En 1610, don Diego de la Vega logró que el Cabildo porteño le concediese la calidad de vecino, demostrando que “hacía nueve años que tenía casa poblada y haciendas de mucha importancia en la ciudad”. Por aquel entonces, su socio Juan de Vergara había comenzado a ocupar cargos en la administración local y poco a poco fue transformándose en uno de los mayores terratenientes de la región, exportador de ganado y productor agrícola, utilizando gran cantidad de esclavos, indios alquilados y encomendados.

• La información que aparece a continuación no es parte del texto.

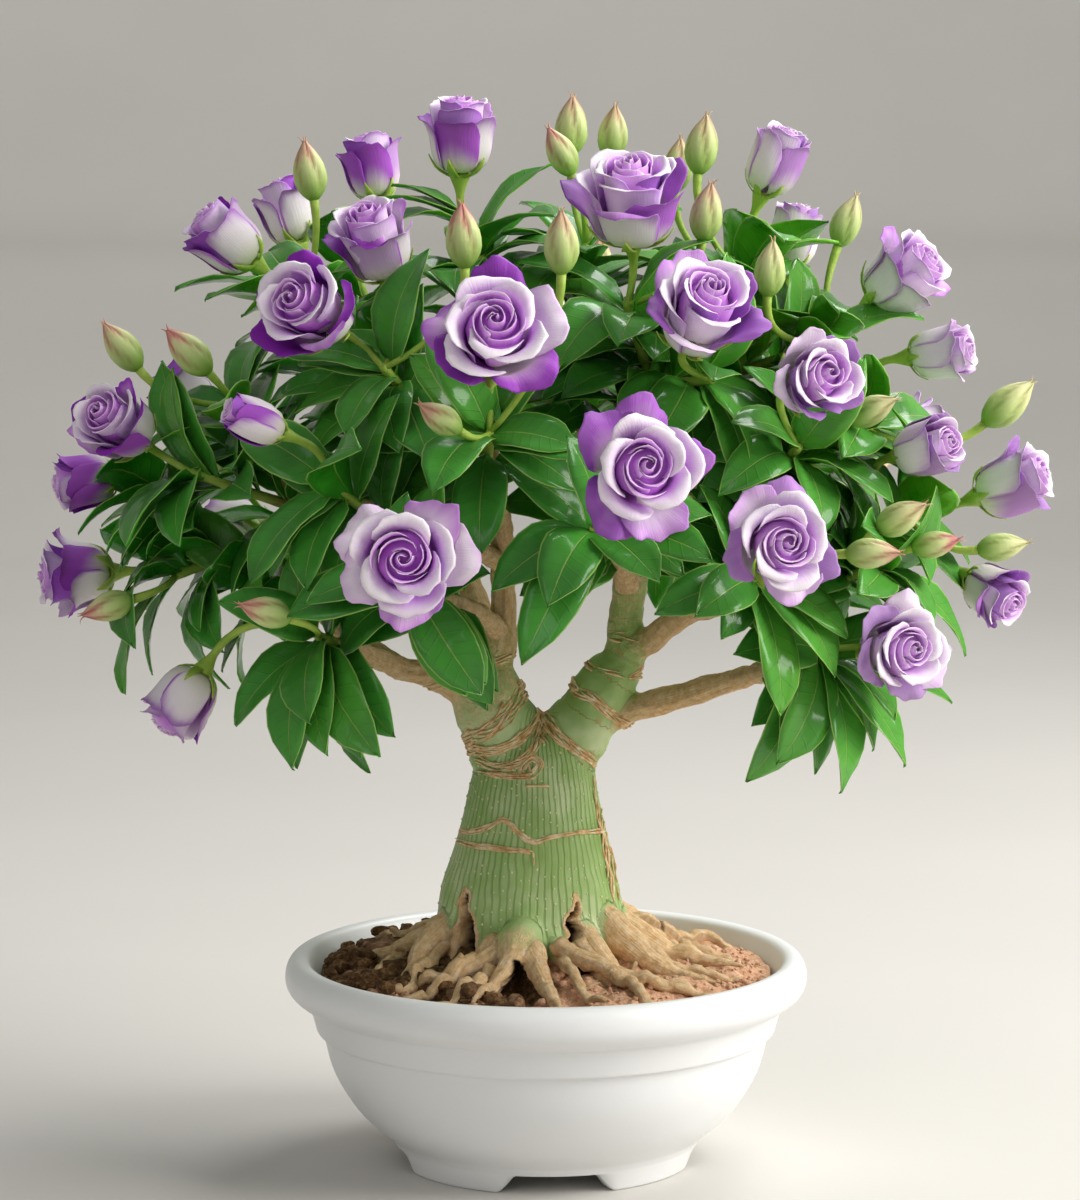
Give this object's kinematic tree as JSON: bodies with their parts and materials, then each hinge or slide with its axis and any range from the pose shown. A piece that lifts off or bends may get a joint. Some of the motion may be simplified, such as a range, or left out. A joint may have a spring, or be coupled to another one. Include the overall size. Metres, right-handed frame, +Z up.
{
  "type": "desert rose bonsai",
  "caption": "Desert rose bonsai with a swollen green trunk, spreading roots, glossy leaves, buds and lilac double blooms, growing in a round white footed bowl.",
  "frame": {"origin": "the point on the ground under the middle of the bowl's four feet", "axes": "+Z up, +X to the right as seen from the front of the picture, +Y away from the viewer"},
  "size_m": [0.4367, 0.3659, 0.4675],
  "materials": {
    "bowl": "gloss",
    "soil": "matte",
    "bark": "matte",
    "foliage": "satin",
    "petals": "satin"
  },
  "bodies": {
    "root": {"pot": "bowl", "soil": "soil", "trunk": "bark", "spray_01": "foliage", "spray_02": "foliage", "spray_03": "foliage", "spray_04": "foliage", "spray_05": "foliage", "spray_06": "foliage", "spray_07": "foliage", "spray_08": "foliage", "spray_09": "foliage", "spray_10": "foliage", "spray_11": "foliage", "spray_12": "foliage", "spray_13": "foliage", "spray_14": "foliage", "spray_15": "foliage", "spray_16": "foliage", "spray_17": "foliage", "spray_18": "foliage", "spray_19": "foliage", "spray_20": "foliage", "spray_21": "foliage", "spray_22": "foliage", "spray_23": "foliage", "spray_24": "foliage", "bloom_01": "petals", "bloom_02": "petals", "bloom_03": "petals", "bloom_04": "petals", "bloom_05": "petals", "bloom_06": "petals", "bloom_07": "petals", "bloom_08": "petals", "bloom_09": "petals", "bloom_10": "petals", "bloom_11": "petals", "bloom_12": "petals", "bloom_13": "petals", "bloom_14": "petals", "bloom_15": "petals", "bloom_16": "petals", "bloom_17": "petals", "bloom_18": "petals", "bloom_19": "petals", "bloom_20": "petals", "bloom_21": "petals", "bloom_22": "petals", "bloom_23": "petals", "bloom_24": "petals", "bloom_25": "petals", "bloom_26": "petals", "bloom_27": "petals", "bloom_28": "petals", "bloom_29": "petals", "bloom_30": "petals", "bloom_31": "petals", "bloom_32": "petals", "bloom_33": "petals"}
  },
  "joints": []
}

En aquel mismo año de 1610 la sociedad del Cuadrilátero decidió diversificar sus negocios: instaló el casino más importante del Río de la Plata, con juegos, naipes, dados, ajedrez, “truques” (una especie de billar) y “mujeres enamoradas”, donde también se bebía a discreción. Esta casa estaba ubicada en la esquina de las actuales calles Alsina y Bolívar y era propiedad de Simón de Valdez y de su socio Juan de Vergara. El crecimiento y la impunidad de las actividades de los confederados alarmaron finalmente a Negrón, que inventó un procedimiento para expulsar a los portugueses, esta vez no como “portugueses ilegales” –como lo había propuesto Hernandarias–, sino como judaizantes. Pero el Tribunal de la Inquisición en Buenos Aires tenía como notario precisamente al mismísimo líder de la banda, Juan de Vergara, así que el proyecto quedó demorado en el Consejo de Indias.
La apertura parcial del puerto incrementó el contrabando y los de Lima consiguieron que un oidor de la Audiencia de Charcas, don Francisco de Alfaro, se hiciera presente para evaluar la situación. Inició su viaje de inspección –una especie de intervención federal– a fines de 1610 y entró por el Tucumán para dirigirse luego a Buenos Aires en 1611. El 26 de junio de ese año dictó una serie de medidas para combatir el comercio ilícito.
Con este aval, el gobernador Negrón dictó una disposición que le costaría la vida: ordenó que las subastas de cargas ilegales por “arribadas forzosas” se hiciesen previa tasación del gobernador y a su “justo precio”. El 26 de julio de 1613 murió repentinamente.